*Request:*
Set down every record once more, exactly as given.

*Records provided:*
+---+

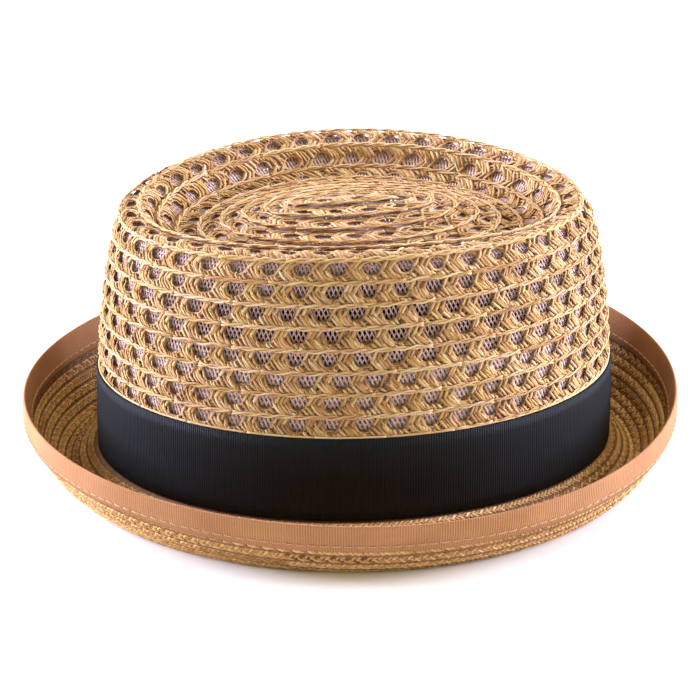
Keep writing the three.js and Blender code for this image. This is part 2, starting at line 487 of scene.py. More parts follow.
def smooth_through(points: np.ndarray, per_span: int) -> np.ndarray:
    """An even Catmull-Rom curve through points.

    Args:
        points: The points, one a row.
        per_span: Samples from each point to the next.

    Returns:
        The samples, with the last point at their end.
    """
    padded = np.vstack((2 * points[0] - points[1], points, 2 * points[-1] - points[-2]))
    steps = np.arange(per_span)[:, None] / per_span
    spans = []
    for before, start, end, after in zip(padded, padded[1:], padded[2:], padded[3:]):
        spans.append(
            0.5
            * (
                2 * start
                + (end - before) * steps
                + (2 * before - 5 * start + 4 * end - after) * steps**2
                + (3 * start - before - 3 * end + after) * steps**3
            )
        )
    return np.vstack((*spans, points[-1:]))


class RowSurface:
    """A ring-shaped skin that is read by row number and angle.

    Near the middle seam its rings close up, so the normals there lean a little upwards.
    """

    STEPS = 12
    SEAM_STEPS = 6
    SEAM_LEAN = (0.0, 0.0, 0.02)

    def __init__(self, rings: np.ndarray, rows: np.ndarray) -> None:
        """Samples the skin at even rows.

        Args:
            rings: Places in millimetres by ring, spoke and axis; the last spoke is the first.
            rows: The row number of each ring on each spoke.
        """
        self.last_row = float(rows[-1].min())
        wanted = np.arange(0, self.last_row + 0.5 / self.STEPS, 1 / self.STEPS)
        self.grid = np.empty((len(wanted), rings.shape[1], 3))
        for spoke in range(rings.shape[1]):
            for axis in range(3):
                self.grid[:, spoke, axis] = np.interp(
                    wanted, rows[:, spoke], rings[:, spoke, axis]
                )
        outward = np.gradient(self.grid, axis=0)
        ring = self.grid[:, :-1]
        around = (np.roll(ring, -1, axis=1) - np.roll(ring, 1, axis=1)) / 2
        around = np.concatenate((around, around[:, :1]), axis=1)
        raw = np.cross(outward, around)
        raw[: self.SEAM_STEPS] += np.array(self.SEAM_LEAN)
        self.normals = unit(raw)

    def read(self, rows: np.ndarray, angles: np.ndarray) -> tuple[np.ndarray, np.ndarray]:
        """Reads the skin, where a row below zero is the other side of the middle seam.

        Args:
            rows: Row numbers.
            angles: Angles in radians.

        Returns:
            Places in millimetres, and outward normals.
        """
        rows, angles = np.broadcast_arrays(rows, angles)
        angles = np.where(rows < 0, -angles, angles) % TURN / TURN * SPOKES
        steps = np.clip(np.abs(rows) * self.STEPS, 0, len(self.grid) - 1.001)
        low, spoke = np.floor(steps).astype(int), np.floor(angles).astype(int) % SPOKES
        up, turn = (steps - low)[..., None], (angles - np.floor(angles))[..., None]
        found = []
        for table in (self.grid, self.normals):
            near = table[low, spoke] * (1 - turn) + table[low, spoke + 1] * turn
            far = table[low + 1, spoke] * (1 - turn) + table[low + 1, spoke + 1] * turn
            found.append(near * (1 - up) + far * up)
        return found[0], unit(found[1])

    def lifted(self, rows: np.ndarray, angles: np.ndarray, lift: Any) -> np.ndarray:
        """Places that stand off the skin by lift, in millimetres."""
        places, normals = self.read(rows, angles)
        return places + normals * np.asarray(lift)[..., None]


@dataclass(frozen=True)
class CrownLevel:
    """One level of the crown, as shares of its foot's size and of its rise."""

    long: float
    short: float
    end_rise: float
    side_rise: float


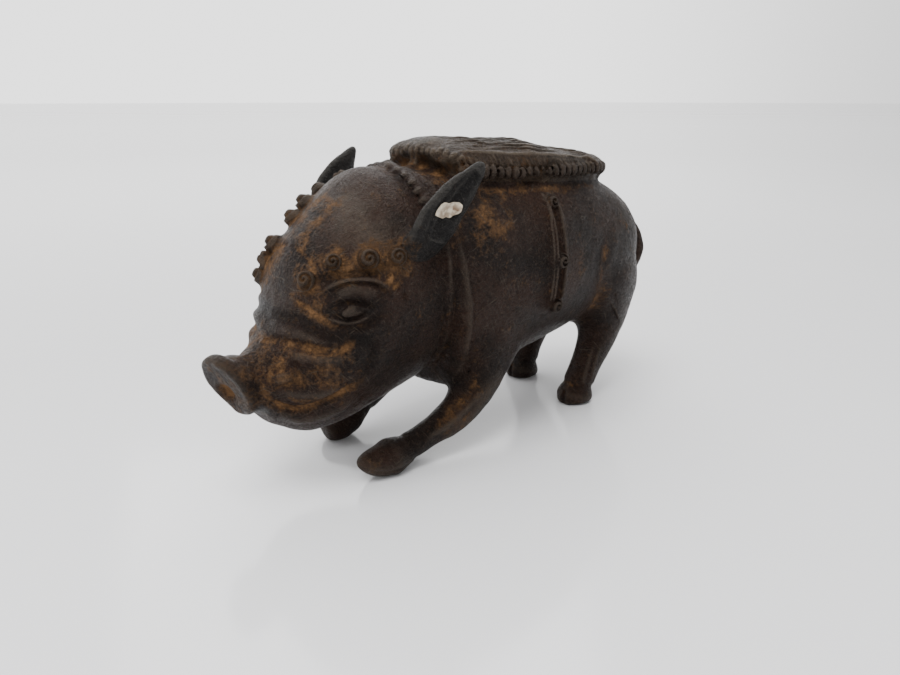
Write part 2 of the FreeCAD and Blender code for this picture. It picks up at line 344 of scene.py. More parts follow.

+---+

*Solution to the exercise:*
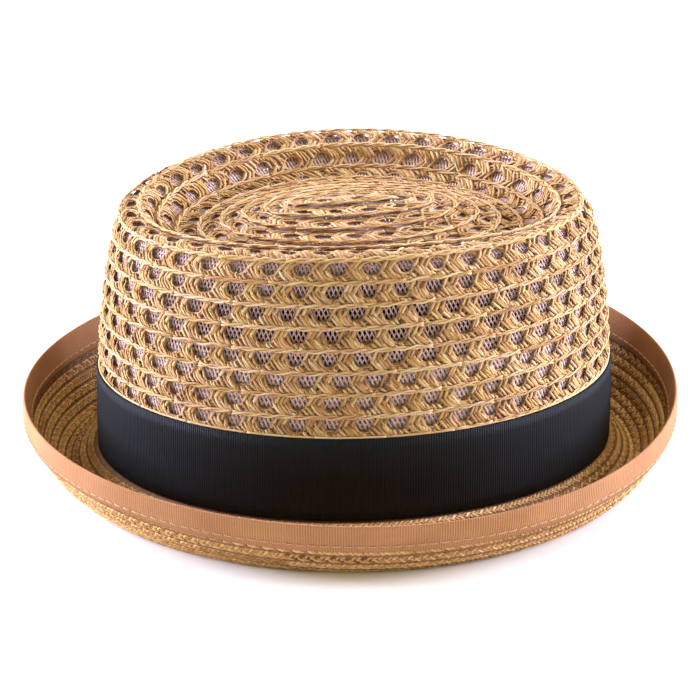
Keep writing the three.js and Blender code for this image. This is part 2, starting at line 487 of scene.py. More parts follow.
def smooth_through(points: np.ndarray, per_span: int) -> np.ndarray:
    """An even Catmull-Rom curve through points.

    Args:
        points: The points, one a row.
        per_span: Samples from each point to the next.

    Returns:
        The samples, with the last point at their end.
    """
    padded = np.vstack((2 * points[0] - points[1], points, 2 * points[-1] - points[-2]))
    steps = np.arange(per_span)[:, None] / per_span
    spans = []
    for before, start, end, after in zip(padded, padded[1:], padded[2:], padded[3:]):
        spans.append(
            0.5
            * (
                2 * start
                + (end - before) * steps
                + (2 * before - 5 * start + 4 * end - after) * steps**2
                + (3 * start - before - 3 * end + after) * steps**3
            )
        )
    return np.vstack((*spans, points[-1:]))


class RowSurface:
    """A ring-shaped skin that is read by row number and angle.

    Near the middle seam its rings close up, so the normals there lean a little upwards.
    """

    STEPS = 12
    SEAM_STEPS = 6
    SEAM_LEAN = (0.0, 0.0, 0.02)

    def __init__(self, rings: np.ndarray, rows: np.ndarray) -> None:
        """Samples the skin at even rows.

        Args:
            rings: Places in millimetres by ring, spoke and axis; the last spoke is the first.
            rows: The row number of each ring on each spoke.
        """
        self.last_row = float(rows[-1].min())
        wanted = np.arange(0, self.last_row + 0.5 / self.STEPS, 1 / self.STEPS)
        self.grid = np.empty((len(wanted), rings.shape[1], 3))
        for spoke in range(rings.shape[1]):
            for axis in range(3):
                self.grid[:, spoke, axis] = np.interp(
                    wanted, rows[:, spoke], rings[:, spoke, axis]
                )
        outward = np.gradient(self.grid, axis=0)
        ring = self.grid[:, :-1]
        around = (np.roll(ring, -1, axis=1) - np.roll(ring, 1, axis=1)) / 2
        around = np.concatenate((around, around[:, :1]), axis=1)
        raw = np.cross(outward, around)
        raw[: self.SEAM_STEPS] += np.array(self.SEAM_LEAN)
        self.normals = unit(raw)

    def read(self, rows: np.ndarray, angles: np.ndarray) -> tuple[np.ndarray, np.ndarray]:
        """Reads the skin, where a row below zero is the other side of the middle seam.

        Args:
            rows: Row numbers.
            angles: Angles in radians.

        Returns:
            Places in millimetres, and outward normals.
        """
        rows, angles = np.broadcast_arrays(rows, angles)
        angles = np.where(rows < 0, -angles, angles) % TURN / TURN * SPOKES
        steps = np.clip(np.abs(rows) * self.STEPS, 0, len(self.grid) - 1.001)
        low, spoke = np.floor(steps).astype(int), np.floor(angles).astype(int) % SPOKES
        up, turn = (steps - low)[..., None], (angles - np.floor(angles))[..., None]
        found = []
        for table in (self.grid, self.normals):
            near = table[low, spoke] * (1 - turn) + table[low, spoke + 1] * turn
            far = table[low + 1, spoke] * (1 - turn) + table[low + 1, spoke + 1] * turn
            found.append(near * (1 - up) + far * up)
        return found[0], unit(found[1])

    def lifted(self, rows: np.ndarray, angles: np.ndarray, lift: Any) -> np.ndarray:
        """Places that stand off the skin by lift, in millimetres."""
        places, normals = self.read(rows, angles)
        return places + normals * np.asarray(lift)[..., None]


@dataclass(frozen=True)
class CrownLevel:
    """One level of the crown, as shares of its foot's size and of its rise."""

    long: float
    short: float
    end_rise: float
    side_rise: float


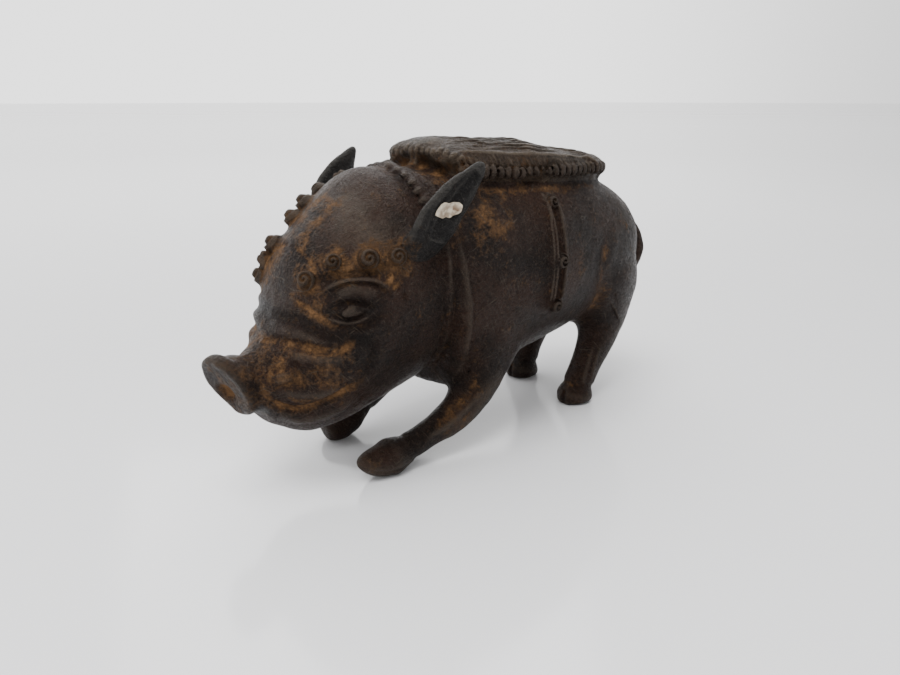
Write part 2 of the FreeCAD and Blender code for this picture. It picks up at line 344 of scene.py. More parts follow.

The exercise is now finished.